Friday, April 21, 2017

Friedlander II

Having said I was considering a series of posts on Eli Freidlander's "Missing a Step Up the Ladder," I find that I have little I want to say beyond recommending the paper. I might do one more post on it, but this looks like being a short series. Here is one more passage that I don't understand though:
The ethical will is the actualization of the capacity for being in agreement with the world. This is not an agreement with what you represent to yourself to be essential to life. For such an agreement is understood through the primacy of ends, and the highest reality cannot be represented as an end I strive for—it is manifest as a limit I recognize. One could then say that “seeing the world aright” or simple and sober clarity of vision is the ethical imperative. Acting right is being in agreement with what has the highest reality, acting wrongly is letting yourself remain unclear, one might say unrealistic.
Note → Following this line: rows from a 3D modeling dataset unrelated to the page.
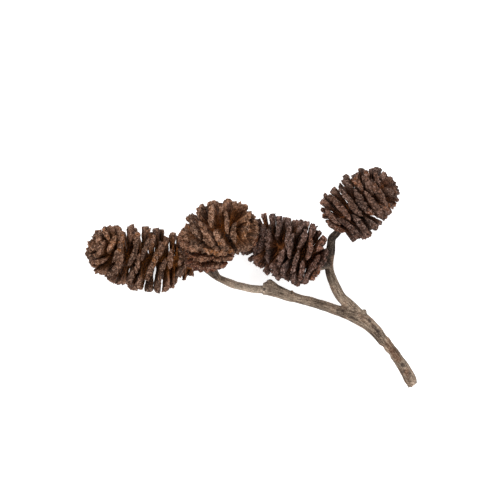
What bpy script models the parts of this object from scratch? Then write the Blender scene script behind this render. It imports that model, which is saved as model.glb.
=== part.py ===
"""A picked alder sprig: a forked woody twig that carries four open cones.

Metres, +Z up. The sprig lies on the plane z = 0 on the lowest scales of three of its cones, and the
fourth, curled cone stands clear above them. The origin is under the middle of the sprig: +X runs along
its length towards the cut end of the twig, and +Y towards the cone on the fork's upper branch.
"""

import math
import random
from dataclasses import dataclass, field

import bmesh
import bpy
import numpy as np
from mathutils import Matrix, Vector

MM = 0.001

# The middle of the sprig's box, in the plane that the axes and stems below are given in. It is the origin.
MIDDLE = (0.291, 0.183)

# The gap between the twig and a cone, and what two neighbouring cones each keep to the plane between them.
GAP = 0.3 * MM
PLANE_GAP = 0.21 * MM
GOLDEN_ANGLE = math.radians(137.508)

# A full-grown scale, across its outer end and through its thickened lip.
SCALE_WIDTH = 5.8 * MM
SCALE_THICKNESS = 1.25 * MM
LEAST_THICKNESS = 0.66 * MM

# The core that the scales grow from.
CORE_SIDES = 7
CORE_RADIUS = 1.25 * MM
CORE_TIP_RADIUS = 0.75 * MM
CORE_RING_STEP = 2.2 * MM
# How far the core's blunt nose stands out of the tip's last scales, which close round it, and its radius.
NOSE_LENGTH = 1.5 * MM
NOSE_RADIUS = 0.45 * MM
# How far from the core's centreline a scale's own root starts, inside the core.
ROOT_START = 0.35 * MM

# How far apart the frames are that the scales' roots are read from.
AXIS_STEP = 0.2 * MM

STEM_SIDES = 8
STEM_RING_STEP = 1.5 * MM
# How many steps a smooth curve takes from one of its given points to the next, before it is measured.
CURVE_STEPS = 24

# How a scale changes from the cone's shoulder, at 0, to its tip, at 1. Its own base_reach and
# base_lean_deg say how the scales change from the cone's base to the shoulder.
LEAN_AT = (0.0, 0.45, 0.76, 0.91, 1.0)
LEAN_DEG = (-2, 10, 34, 58, 80)
REACH_AT = (0.0, 0.42, 0.74, 0.91, 1.0)
REACH_SHARE = (1.0, 1.0, 0.92, 0.78, 0.56)
WIDTH_AT = (0.0, 0.15, 0.80, 0.93, 1.0)
WIDTH_SHARE = (0.74, 1.0, 0.94, 0.74, 0.46)
# How much closer together the scales' roots stand at both ends of the core.
CROWDING = 0.04
# Where the middle of a scale's lip is, as a share of its length.
LIP_AT = 0.95
# How far from the core's own base face the first scale's root is.
FIRST_ROOT = 0.6 * MM

# A scale that has no room is made shorter and narrower by these shares at a time, and below the last one
# it is left out.
SHORTER = 0.92
NARROWER = 0.96
SHORTEST = 0.42


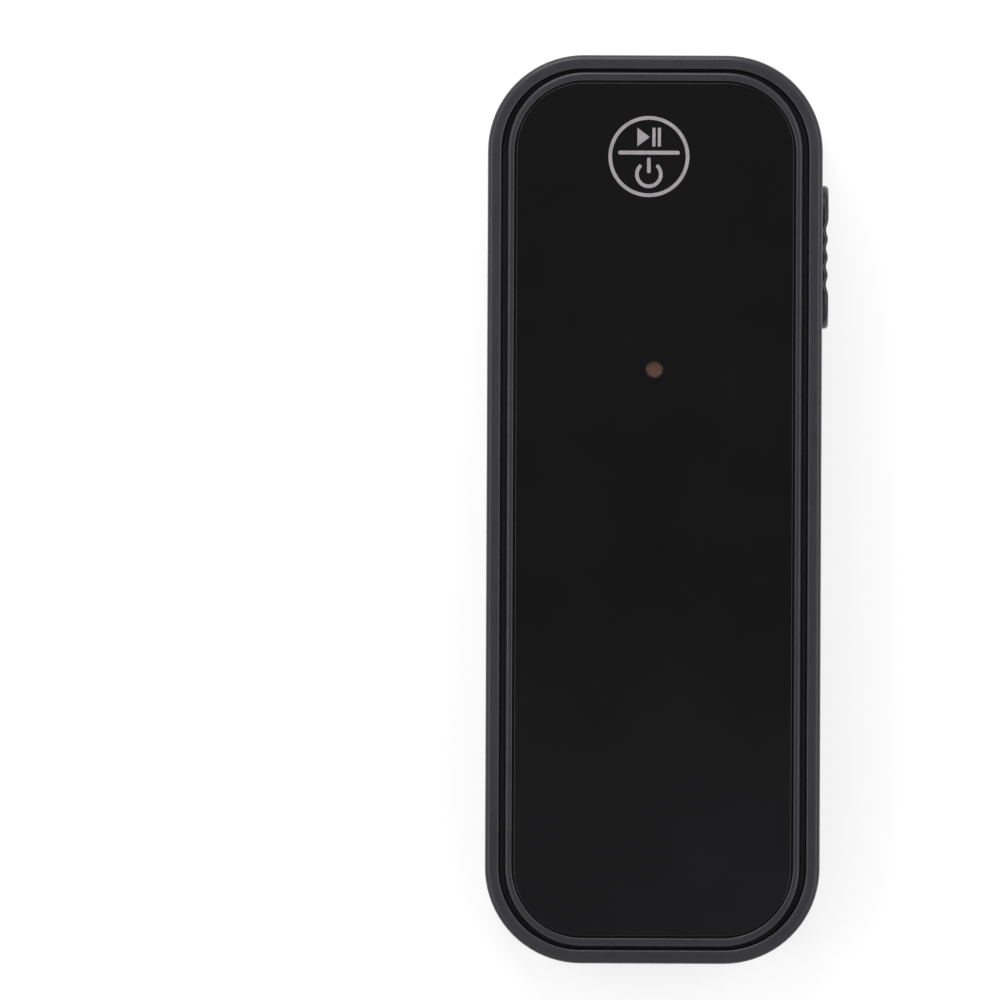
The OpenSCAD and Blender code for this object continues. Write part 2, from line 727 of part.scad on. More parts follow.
module usb_shell() color("#c4c4c2") {
    tab = [1, 1.4, usb_sheet];
    translate([0, usb_back, port_z]) against_end() difference() {
        linear_extrude(usb_l) stadium(usb_w, usb_h);
        translate([0, 0, -over]) linear_extrude(usb_l + 2 * over)
            stadium(usb_w - 2 * usb_sheet, usb_h - 2 * usb_sheet);
    }
    for (side = [-1, 1], y = [usb_back - tab.y, usb_back - 3 * tab.y])
        translate([side * (usb_w + tab.x - usb_sheet) / 2, y, port_z + tab.z / 2])
            cube(tab, center = true);
}

module usb_tongue() color("#161616") {
    plug_gap = 0.02;
    root_l = usb_l - tongue_l - tongue_setback;
    translate([0, usb_back, port_z]) against_end() {
        linear_extrude(root_l)
            stadium(usb_w - 2 * usb_sheet - 2 * plug_gap, usb_h - 2 * usb_sheet - 2 * plug_gap);
        translate([-tongue_w / 2, -tongue_t / 2, root_l - over])
            cube([tongue_w, tongue_t, tongue_l + over]);
    }
}

module usb_contacts() color("#d8b04a") {
    middle = usb_mouth + tongue_setback + usb_contact_setback + usb_contact.y / 2;
    for (side = [-1, 1], i = [0:usb_pins - 1])
        translate([
            (i - (usb_pins - 1) / 2) * usb_pitch, middle,
            port_z + side * (tongue_t + usb_contact.z) / 2,
        ]) cube(usb_contact, center = true);
}

// ---- Board and what stands on it ----

module main_board() color("#16523a") {
    notch_x = pivot_x - pivot_r - hub_wall - 2 * notch_gap;
    key_notch = [wall_x - notch_x, 2 * lip_half + 4 * notch_gap];
    translate([0, 0, board_z]) linear_extrude(board_t) difference() {
        translate([0, (board_end + board_start) / 2])
            rounded_rect(2 * (wall_x - board_gap), board_end - board_start, board_r);
        translate([-jack_w / 2 - notch_gap, jack_back - notch_gap]) square([jack_w + 2 * notch_gap, half_l]);
        translate([-usb_w / 2 - notch_gap, usb_back + notch_gap - half_l])
            square([usb_w + 2 * notch_gap, half_l]);
        translate([notch_x, key_y - key_notch.y / 2]) square(key_notch);
        for (place = screws) translate(place) circle(screw_r + notch_gap);
    }
}

module board_screws() color("#9a9a98") {
    recess = [0.35, screw_head_d * 0.6, screw_head_h / 2];
    for (place = screws) translate([place.x, place.y, board_top]) difference() {
        union() {
            cylinder(d = screw_head_d, h = screw_head_h);
            translate([0, 0, -screw_l]) cylinder(d = screw_d, h = screw_l + over);
        }
        for (turn = [0, 90]) rotate(turn)
            translate([-recess.x / 2, -recess.y / 2, screw_head_h - recess.z])
                cube([recess.x, recess.y, recess.z + over]);
    }
}

module bluetooth_chip() color("#1f1f21") on_board(radio_at, radio_size);

module charge_chip() color("#1f1f21") on_board(charger_at, charger_size);

module crystal() color("#c0c0bc") on_board(crystal_at, crystal_size);

module chip_antenna() color("#e8e4da") on_board(antenna_at, antenna_size);

module power_inductor() color("#4a4a4c") on_board(inductor_at, inductor_size);

module status_led() color("#f0efe6") on_board(led_at, led_size);

// Rows of capacitors beside the radio chip, the charging chip and the inductor
module chip_capacitors() color("#b58a5a") {
    pitch = 3 * capacitor_size.x;
    rows = [
        [radio_at.x, radio_at.y - radio_size.y / 2 - capacitor_size.y, 4],
        [charger_at.x, charger_at.y + charger_size.y / 2 + capacitor_size.y, 3],
        [charger_at.x, charger_at.y - charger_size.y / 2 - capacitor_size.y, 3],
        [inductor_at.x, inductor_at.y - inductor_size.y / 2 - capacitor_size.y, 3],
    ];
    for (row = rows, i = [0:row[2] - 1])
        on_board([row.x + (i - (row[2] - 1) / 2) * pitch, row.y], capacitor_size);
}

// ---- Touch key ----

// Outline of the electrode and its tail to the contact spring, moved out by a margin
module touch_outline(margin) {
    tail = spring_d + 2 * margin;
    translate([touch_x, touch_y]) circle(d = touch_d + 2 * margin);
    translate([spring_at.x, touch_y - tail / 2]) square([touch_x - spring_at.x, tail]);
    translate(spring_at) circle(d = tail + tail_round);
}

// Copper foil, let into the underside of the cover
module touch_electrode() color("#b06a3a") {
    translate([0, 0, cover_z]) linear_extrude(touch_t) touch_outline(0);
}

module touch_spring() color("#d0b070") {
    wire_r = spring_wire / 2;
    coil_r = spring_d / 2 - wire_r;
    end_gap = 0.02;
    foot = board_top + wire_r + end_gap;
    rise = cover_z - wire_r - end_gap - foot;
    steps = 16 * spring_turns;
    tube([for (i = [0:steps])
        let (turn = 360 * spring_turns * i / steps, centre = [
            spring_at.x + coil_r * cos(turn), spring_at.y + coil_r * sin(turn), foot + rise * i / steps,
        ])
        tube_ring(centre, [-sin(turn), cos(turn), 0], [0, 0, 1], wire_r, 8)]);
}

// ---- Microphone ----

module mic_capsule() color("#c7b489") on_board([0, mic_y], mic_size);

// Rubber tube that leads the sound from the cover to the capsule
module mic_boot() color("#242424") {
    foot = board_top + mic_size.z;
    translate([0, mic_y, foot]) difference() {
        cylinder(d = boot_d, h = cover_z - foot);
        translate([0, 0, -over]) cylinder(d = mic_channel_d, h = cover_z - foot + 2 * over);
    }
}

module mic_mesh() color("#6b4a3a") {
    translate([0, mic_y, adhesive_z]) cylinder(d = mesh_d, h = mesh_t);
}

// ---- Battery ----

module battery_cell() color("#b9bcc0") {
    translate([0, cell_y1, cell_z + cell_t / 2]) against_end()
        linear_extrude(cell_l) rounded_rect(cell_w, cell_t, cell_edge_r);
}

module battery_tape() color("#e9e6de") {
    width = cell_w - 4 * cell_edge_r;
    translate([-width / 2, cell_y0 + cell_gap, back_wall]) cube([width, cell_l - 2 * cell_gap, tape_t]);
}

module battery_guard_board() color("#1d6b4b") {
    translate([-guard_w / 2, guard_y, cell_z + guard_gap]) cube([guard_w, guard_t, guard_h]);
}

// Lead from the guard board, curving up to the underside of the main board
module battery_lead(side) {
    bow = 1.8;
    start = [side * 2 * lead_d, guard_y, cell_z + cell_t / 2];
    end = [side * 4 * lead_d, guard_y - bow, board_z];
    route = [start, start - [0, bow, 0], end - [0, 0, bow], end];
    steps = 10;
    tube([for (i = [0:steps]) let (t = i / steps)
        tube_ring(curve_point(route, t), curve_direction(route, t), [1, 0, 0], lead_d / 2, 8)]);
}

back_shell();
front_cover();
panel_adhesive();
front_panel();
volume_rocker();
switch_housing(1);  // switch_housing_up
switch_housing(-1);  // switch_housing_down
switch_cover(1);  // switch_cover_up
switch_cover(-1);  // switch_cover_down
switch_dome(1);  // switch_dome_up
switch_dome(-1);  // switch_dome_down
switch_stem(1);  // switch_stem_up
switch_stem(-1);  // switch_stem_down
jack_housing();
jack_ferrule();
jack_contact(contact_tip);  // jack_contact_tip
jack_contact(contact_ring);  // jack_contact_ring
jack_contact(contact_sleeve);  // jack_contact_sleeve
usb_shell();
usb_tongue();
usb_contacts();
main_board();
bluetooth_chip();
charge_chip();
crystal();
chip_antenna();
chip_capacitors();
power_inductor();
status_led();
touch_electrode();
touch_spring();
mic_capsule();
mic_boot();
mic_mesh();
battery_cell();
battery_tape();
battery_guard_board();
color("#b3261e") battery_lead(-1);  // battery_lead_red
color("#202020") battery_lead(1);  // battery_lead_black
board_screws();
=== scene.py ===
# %% [markdown]
# # Bluetooth audio receiver
# A slim moulded case with a gloss touch panel in its front, a volume key on its side, a
# 3.5 mm jack at one end and a USB-C socket at the other. The construction comes as a fixed
# frame of exact solids. This lesson dresses it: the pieces that can be seen are modelled
# again with their small radii and rolled lips, and every piece gets a finish of its own.
# The frame's boxes give all places, so nothing here is fitted by eye.

# %% Load the frame
import bmesh
import bpy
import json
import math
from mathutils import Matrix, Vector


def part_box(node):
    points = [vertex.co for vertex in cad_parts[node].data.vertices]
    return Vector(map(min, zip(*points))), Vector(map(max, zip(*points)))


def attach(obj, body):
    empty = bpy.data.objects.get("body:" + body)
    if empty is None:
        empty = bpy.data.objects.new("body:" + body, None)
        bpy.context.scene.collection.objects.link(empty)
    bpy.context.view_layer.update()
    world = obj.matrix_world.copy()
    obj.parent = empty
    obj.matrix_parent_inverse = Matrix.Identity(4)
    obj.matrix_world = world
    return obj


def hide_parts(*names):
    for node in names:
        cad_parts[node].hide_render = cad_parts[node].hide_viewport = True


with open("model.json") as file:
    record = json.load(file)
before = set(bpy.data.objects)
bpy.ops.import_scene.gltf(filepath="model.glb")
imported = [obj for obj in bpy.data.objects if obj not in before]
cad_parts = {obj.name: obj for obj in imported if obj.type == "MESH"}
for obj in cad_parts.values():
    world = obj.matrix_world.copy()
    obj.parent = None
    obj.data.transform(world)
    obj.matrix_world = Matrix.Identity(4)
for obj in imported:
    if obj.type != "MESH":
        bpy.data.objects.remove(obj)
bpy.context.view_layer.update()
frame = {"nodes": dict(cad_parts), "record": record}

# %% [markdown]
# ## Sizes
# The outside of every piece is read from the frame. Only what a box can't tell is written
# here in millimetres: corner radii, wall thicknesses and the small roundings that a mould
# leaves on each edge. One unit of the scene is a metre, so each number is multiplied by MM.

# %% Sizes that a box can't tell
MM = 0.001
TINY = 0.01 * MM

corner_r = 7.4 * MM
back_edge_r = 2.0 * MM
rim_outer_r = 0.42 * MM
rim_inner_r = 0.12 * MM
rim_w = 1.05 * MM
side_wall = 1.6 * MM
back_wall = 1.3 * MM
bezel_side = 0.5 * MM
bezel_end = 0.66 * MM
panel_gap = 0.16 * MM

case_low, case_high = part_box("back_shell")
cover_low, cover_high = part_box("front_cover")
panel_low, panel_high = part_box("front_panel")
key_low, key_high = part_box("volume_rocker")
board_low, board_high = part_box("main_board")
port_z = board_high.z
print("case:", [round(v / MM, 2) for v in case_high - case_low], "mm")

# %% [markdown]
# ## Tools of the bench
# Every piece starts as a primitive at its own size and place, and is then worked in edit
# mode. An operator acts on whatever is selected, so each step first lets go of everything
# and then picks faces or edges by where they lie or which way they point.

# %% Blocks, and picking by place
def let_go():
    """Leaves edit mode and selects nothing"""
    if bpy.context.object and bpy.context.object.mode != "OBJECT":
        bpy.ops.object.mode_set(mode="OBJECT")
    bpy.ops.object.select_all(action="DESELECT")


def open_piece(piece):
    """Makes a piece the active one and opens it in edit mode"""
    let_go()
    bpy.context.view_layer.objects.active = piece
    piece.select_set(True)
    bpy.ops.object.mode_set(mode="EDIT")


def pick(piece, kind, test):
    """Selects the faces or edges of an open piece that pass a test"""
    bpy.ops.mesh.select_mode(type=kind)
    bpy.ops.mesh.select_all(action="DESELECT")
    mesh = bmesh.from_edit_mesh(piece.data)
    found = [part for part in (mesh.faces if kind == "FACE" else mesh.edges) if test(part)]
    for part in found:
        part.select_set(True)
    bmesh.update_edit_mesh(piece.data)
    return len(found)


def block(name, low, high):
    """A cuboid between two corners"""
    let_go()
    low, high = Vector(low), Vector(high)
    bpy.ops.mesh.primitive_cube_add(size=1, location=(low + high) / 2)
    piece = bpy.context.object
    piece.scale = high - low
    bpy.ops.object.transform_apply(location=True, rotation=True, scale=True)
    piece.name = name
    return piece


def rod(name, radius, start, end, sides=64):
    """A cylinder from one point to another, along X, Y or Z"""
    let_go()
    start, end = Vector(start), Vector(end)
    turn = (end - start).to_track_quat("Z", "Y").to_euler()
    bpy.ops.mesh.primitive_cylinder_add(
        vertices=sides, radius=radius, depth=(end - start).length, location=(start + end) / 2, rotation=turn)
    bpy.ops.object.transform_apply(location=True, rotation=True, scale=True)
    piece = bpy.context.object
    piece.name = name
    return piece


def along(axis):
    """A test for the edges that run along an axis"""
    def test(edge):
        step = edge.verts[1].co - edge.verts[0].co
        return abs(step[axis]) > 0.99 * step.length
    return test


def at_level(axis, level):
    """A test for what lies wholly at one level of an axis"""
    return lambda part: all(abs(v.co[axis] - level) < TINY for v in part.verts)


def round_edges(piece, radius, segments, test):
    """Rounds the corners of a piece whose edges pass a test"""
    def corner(edge):
        return test(edge) and edge.calc_face_angle(0) > math.radians(10)

    open_piece(piece)
    count = pick(piece, "EDGE", corner)
    bpy.ops.mesh.bevel(offset=radius, segments=segments, affect="EDGES", profile=0.5, clamp_overlap=False)
    bpy.ops.mesh.select_all(action="SELECT")
    bpy.ops.mesh.remove_doubles(threshold=TINY / 10)
    let_go()
    return count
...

What Wittgenstein calls in the Notebooks the voice of “conscience” arises out of a sense of non-being in my existence in meaning. This is also why ethics is so closely related to the question of nonsense in language.
The part I find especially difficult is the part I have put in bold. It might be impossible to understand this without reading the whole paper, which I should probably do again, but if anyone has any other suggestions I'd be grateful.


  1. "Acting right is being in agreement with what has the highest reality, acting wrongly is letting yourself remain unclear, one might say unrealistic."

    What I want to know is, what has the highest reality?

    As for the Q, I might take "my existence in meaning" as a reference to "my" (not my preferred way of expressing things) understanding of "the highest reality", which in turn I would interpret as referring to the ultimate (foundational) ethical principles, whatever they turn out to be once we have discovered them. These principles have some reality or existence in the Platonic sense, or have the most reality. When "we" are about to act under an inadequate grasp of these ultimate principles ("highest reality"), we have a sense of the "non-being" or "unreality" of our current grasp, and the sense that further inquiry is necessary. (I think 'clarification' is an important idea, and I think it would be good to understand what it involves and what are the ways of doing it.) (I'm just going on what you've presented us; I haven't read the Friedlander article.) (BTW, I'm also interested in the question of "nonsense in language", although what I understand by this formulation is a little different from Wittgenstein. E.g., when Dylan Roof said to his victims, "I have no choice", that is absolute nonsense.

    James Dennis

  2. did you catch:


  4. Thanks, and sorry for the delayed response.

    I watched Knight of Cups over the weekend (not highly recommended) and it includes this line, which I think is close to what Friedlander has in mind: "I suppose that's what damnation is. The pieces of your life never to come together, just splashed out there." Contrast this incoherence with the experience of a painting. Friedlander writes:

    Even if there are many paintings I appreciate, I do not appreciate a painting as one among many. My aesthetic judgment does not involve choice or comparison to other objects under a common concept. Rather, a work demands my undivided attentiveness. Arguably also, the field of aesthetic experience is not partitioned by a contrast between the valuable and the valueless. Weak aspects of a painting will make it weak and would not coexist in our experience with what is valuable. And a judgment which appreciates a work does not do so by setting the positive in it against the negative in that very work. We do not judge a work by eventually recognizing that, all in all, it has more of the good in it than of the bad. Finally the activity of judging is not preparatory to enjoyment of the work. In it we come to agree with the work. Such atunement is its own reward and one’s obtuseness to the work is in itself punishment.

    Salvation might then be thought of as something like experiencing life or the world as a work of art.

    As for Roof's comment, yes, that seems like nonsense. I can see calling it a lie too, but it comes across as a vague appeal to some metaphysics that has not been thought through.